Маленький Ханно Будденброк у Томаса Манна при виде директора школы испытывал страх, отвращение, «тошноту». Нечто подобное происходит и с юным Францем Кином. Для его одноклассников директор если и не сам «Господь Бог», то во всяком случае – Рекс, то есть властелин, повелитель, деспот, хотя и в сниженном виде клички. Итак, если «полная драм немецкая школа авторитарного воспитания» (Андерш) оказалась ареной жесточайших конфликтов и человеческих крушений, то немецкий учитель представал как едва ли не важнейшее действующее лицо той трагедии «потерянных поколений», которая дважды разыгрывалась в двадцатом столетии. Дух милитаризма, шовинистический угар, идеи расового превосходства – все это разогревалось и бродило на адском огне школьных залов, откуда юнцы, отравленные своими менторами, начиненные кашей из безумных идей, отправлялись целыми классами покорять мир и гибли сначала за кайзера и отечество, а потом за фюрера и рейх. Выйдя из школьного класса, одурманенные националистическими и милитаристскими идеями, молодые немцы становились исполнителями воли фюрера. Неудивительно, что школьное воспитание, «школьные истории» стали поистине одной из ключевых тем немецкой литературы двадцатого века. И все же эпизод, приключившийся с юным Францем Кином на уроке древнегреческого, его конфликт с грозным и властным Рексом остался бы лишь колоритной сценкой, камерной «школьной историей», если бы не одно решающее обстоятельство, выраженное в названии этой «длинной новеллы».
Дело в том, что директора гимназии зовут Гебхардт Гиммлер, он «отец убийцы», отец кровавого рейхсфюрера СС, одного из самых зловещих преступников в истории человечества. «Характеристика «убийца» для Генриха Гиммлера слишком мягка», комментирует Андерш. Это не просто особо опасный преступник, он «превосходил всех когда-либо существовавших истребителей человеческой жизни». Гиммлер-сын покажет себя позднее, пока ведь еще только 1928 год, и автор не забегает вперед, но зловещая тень будущего палача присутствует на страницах повести. Собственно, заголовок и имя директора выполняют примерно ту же роль, что документальный материал, смонтированный в романе «Винтерспельт»: они создают исторический контекст, в котором изображаемые события обретают особый смысл. Гиммлер-отец предстает как часть системы, в которую через очень короткое время органически впишутся преступления его сына. Для читателя, вооруженного знанием истории, события выстраиваются в одну цепь, и будущие злодеяния нацизма незримо вписываются в рамки маленькой школьной драмы, как в камерные события в глухой деревушке Винтерспельт входят события «большой истории»: Арденнское сражение, конец войны, крах рейха, миллионы убитых. Будущее, о котором знает читатель, проецируется на изображаемое настоящее. Характерно, что старый Гиммлер был не бродягой «без роду и племени», не безработным, не отчаявшимся люмпенизированным ефрейтором, растерявшимся после катастрофы проигранной войны и Версальского договора, а более чем благополучным и высоко образованным господином, директором классической гимназии, и не где-нибудь в захолустье, а в культурной метрополии, Мюнхене. Он был знатоком древних языков и «поклонником Сократа», а его жена, мать Генриха Гиммлера, ежедневно ходила в церковь.

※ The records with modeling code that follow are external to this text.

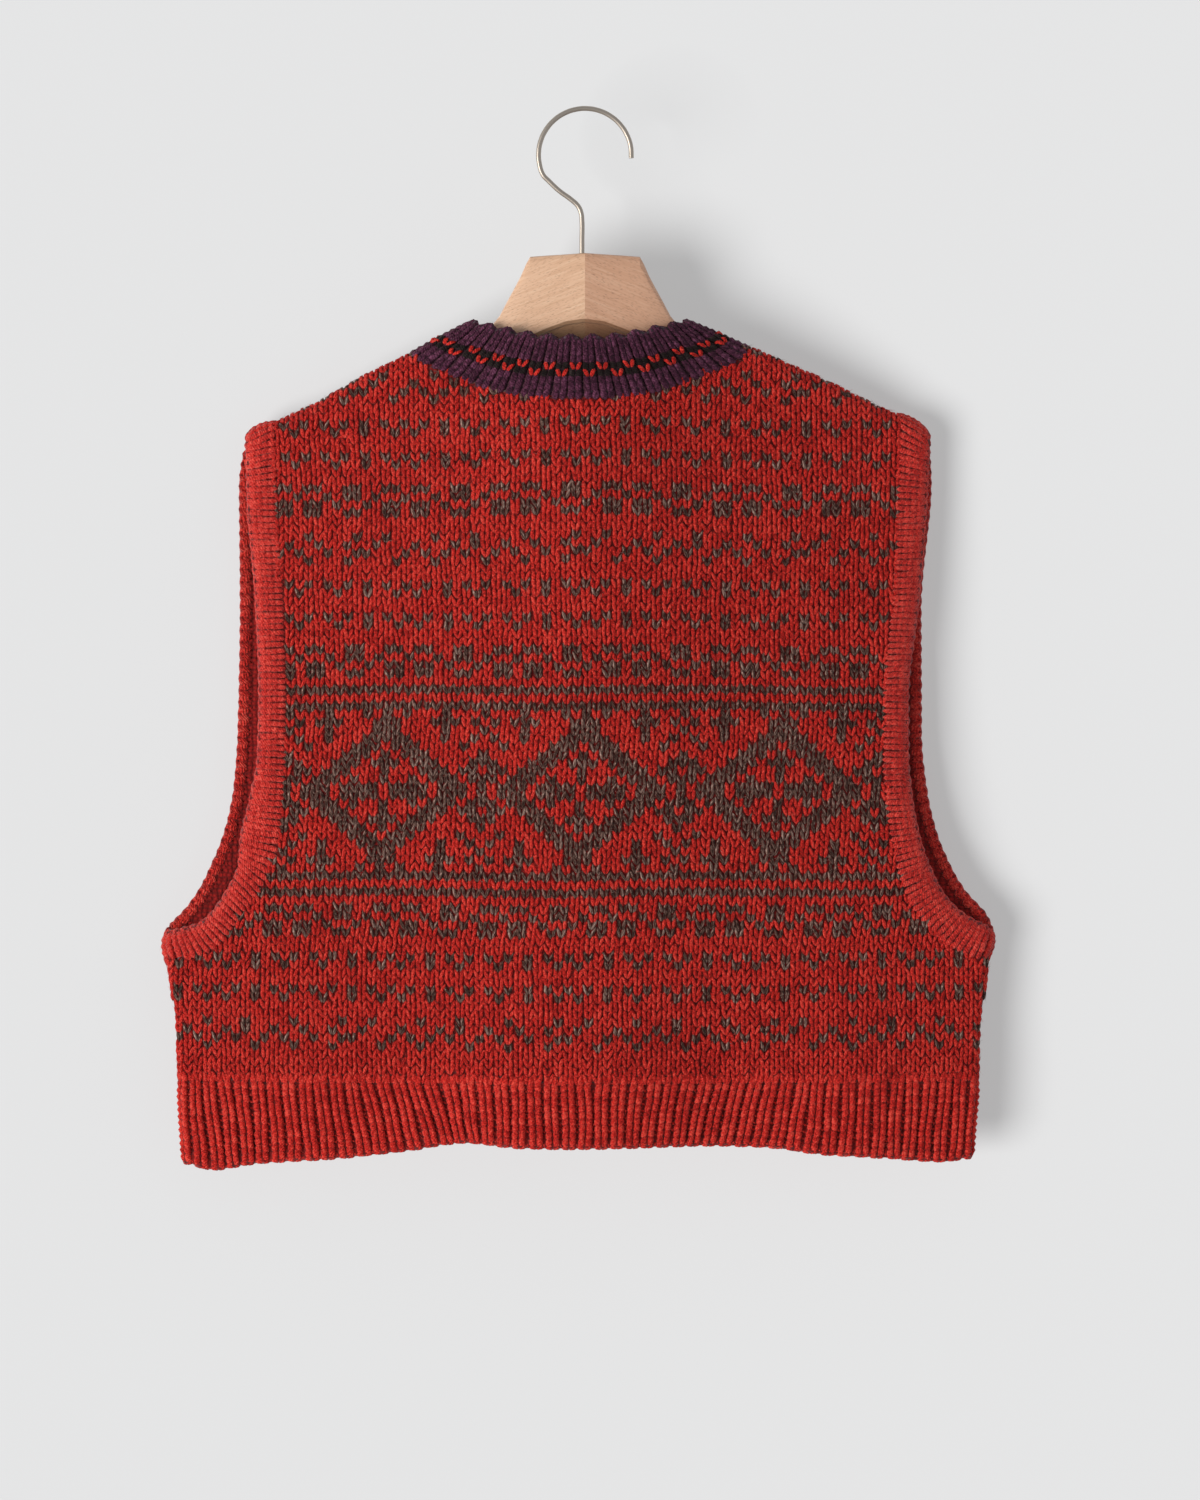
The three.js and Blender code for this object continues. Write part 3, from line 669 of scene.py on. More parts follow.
def makeStrands(name, jobs, material):
    # jobs: (shape, centres mapped to points, dye, tone), joined in one piece
    allPoints, tips, sides, dyes, tones, runs = [], [], [], [], [], []
    offset = 0
    for shape, points, dye, tone in jobs:
        count = len(dye)
        flatPoints = points.reshape(-1, 3)
        base = np.arange(count)[:, None, None] * len(shape)
        f3, f4 = outward(flatPoints, [(legTips[None] + base).reshape(-1, 3),
                                      (legSides[None] + base).reshape(-1, 4)])
        allPoints.append(flatPoints)
        tips.append(f3 + offset)
        sides.append(f4 + offset)
        offset += count * len(shape)
        dyes.append(np.repeat(dye, len(shape)))
        tones.append(np.repeat(tone, len(shape)))
        run = np.stack([shape[:, 3] * yarn["legLong"], shape[:, 4] * yarn["legHalf"],
                        shape[:, 3] * 0], axis=1)
        shift = rng.uniform(0, 6, (count, 1, 1))
        runs.append((run[None] + shift).reshape(-1, 3))
    return meshPiece(name, np.concatenate(allPoints), [np.concatenate(tips), np.concatenate(sides)],
                     material, {"dye": np.concatenate(dyes), "tone": np.concatenate(tones),
                                "strand": np.concatenate(runs)})


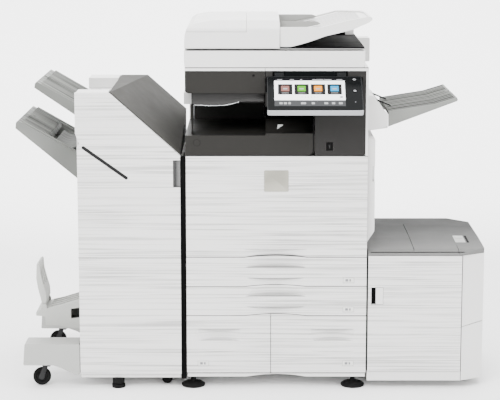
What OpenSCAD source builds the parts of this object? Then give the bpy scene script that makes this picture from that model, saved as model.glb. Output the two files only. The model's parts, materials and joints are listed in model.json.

Названием своей повести Андерш зафиксировал не столько частный случай или случайный эпизод, сколько исторический факт, опровергающий известные утверждения о том, что преступления фашизма исходили лишь от «кучки политических уголовников», людей «без роду и племени». Не выпрямляя линий, соединяющих прошлое и будущее, Андерш показал нерасторжимость самого феномена национал-социализма с климатом политической жизни Германии того времени, с укорененностью в обществе идеи германского национализма, питательной средой для которого служили, конечно, экономический кризис, безработица, инфляционные ожидания, – глубокий психологический комплекс, рожденный воспринятым как национальное унижение Версальским миром, и многое другое. Так раздвигаются стены школьного класса и рассказанный Андершем камерный эпизод выходит на историческую площадку. В умении вместить глубокий исторический контекст в изображение школьного урока вновь сказалось тончайшее мастерство Альфреда Андерша.